A common question asked when the credits roll on a Coen brothers movie is, “That’s it?” This is because their films are often mysterious, ambiguous, and just plain confusing. I wouldn’t place them beside the masturbatory ciphers of David Lynch or Jim Jarmusch, as Coen brothers movies are actually enjoyable and funny. However, this makes them all the more frustrating when they invariably yank the rug out from under us. A Serious Man is one of their most mystifying films. It begins with a short story that has no connection to the main one, and ends with several plot threads just waving in the air.

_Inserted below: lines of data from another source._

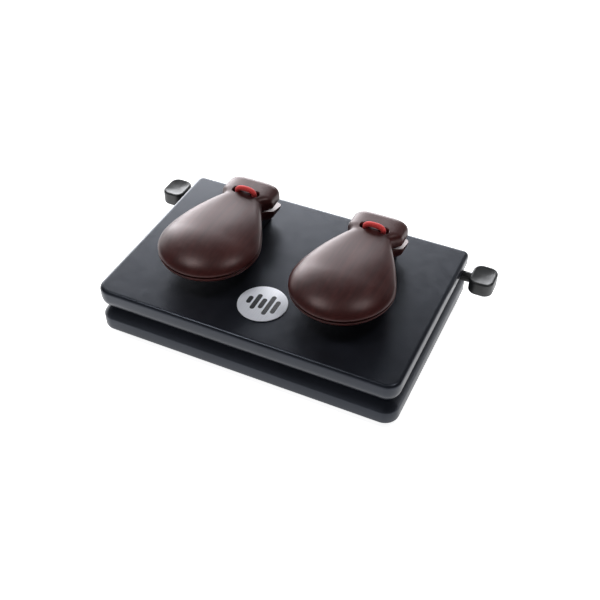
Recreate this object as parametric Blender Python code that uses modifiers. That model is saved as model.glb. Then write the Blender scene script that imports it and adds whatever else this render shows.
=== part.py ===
"""Table castanet machine: two pairs of castanets on a board made of two slabs.

Metres, +Z up, the player sits at -Y. The origin is on the surface that the feet stand on,
under the middle of the board. The lower shell of each pair is screwed to the board through a
riser. The upper shell rocks on the bridge between the two ears. An elastic cord crosses the
upper ear, runs down through both ears, the riser and the top slab, and winds onto a peg that
turns in the joint between the slabs.
"""

import math

import bmesh
import bpy
from mathutils import Matrix, Vector

MM = 0.001
GAP = 0.3 * MM  # between two pieces that touch

# Board
BOARD_LENGTH = 180.0 * MM
BOARD_DEPTH = 120.4 * MM
SLAB_HEIGHT = 14.45 * MM
CORNER_RADIUS = 7.0 * MM
UPPER_SLAB_ROUNDING = (2.1 * MM, 6.0 * MM)  # top edge, bottom edge
LOWER_SLAB_ROUNDING = (6.0 * MM, 2.2 * MM)

# Feet
FOOT_RADIUS = 6.0 * MM
FOOT_HEIGHT = 2.2 * MM
FOOT_PLACE = (74.0 * MM, 48.0 * MM)

# Castanets, in plan from the middle of the bowl
CASTANET_X = 40.55 * MM
CASTANET_SHIFT = -0.55 * MM  # both pairs sit a little left of the board's middle
BOWL_Y = -14.0 * MM
BOWL_RADIUS = 29.0 * MM
BOWL_HEIGHT = 9.4 * MM
RIM_ABOVE_BOARD = 14.2 * MM
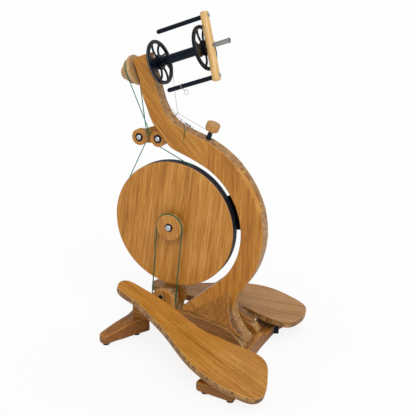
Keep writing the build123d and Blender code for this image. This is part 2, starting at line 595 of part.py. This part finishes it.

Probably the heaviest of these is the growing desire of its hapless protagonist, Larry Gopnik, to make some sense out of the worst two weeks of his life. With a divorce, bratty children, pushy neighbors, fender benders, student bribes, and felony charges all growling at his door, Larry is sinking in tsuris. He receives mounting advice from friends and acquaintances, alive and dead, to seek the counsel of his local rabbis. The most renowned of these is Rabbi Marshak, an ancient man who may well have the answers to Larry’s questions about Life, the Universe, and Everything.

Unfortunately, the man is quite difficult to get a hold of. In fact, Larry never actually gets to meet Marshak. To Larry, the rabbi is but a tiny face at the end of a dark hallway, a hall he may not enter out of concern for Marshak’s thinking time.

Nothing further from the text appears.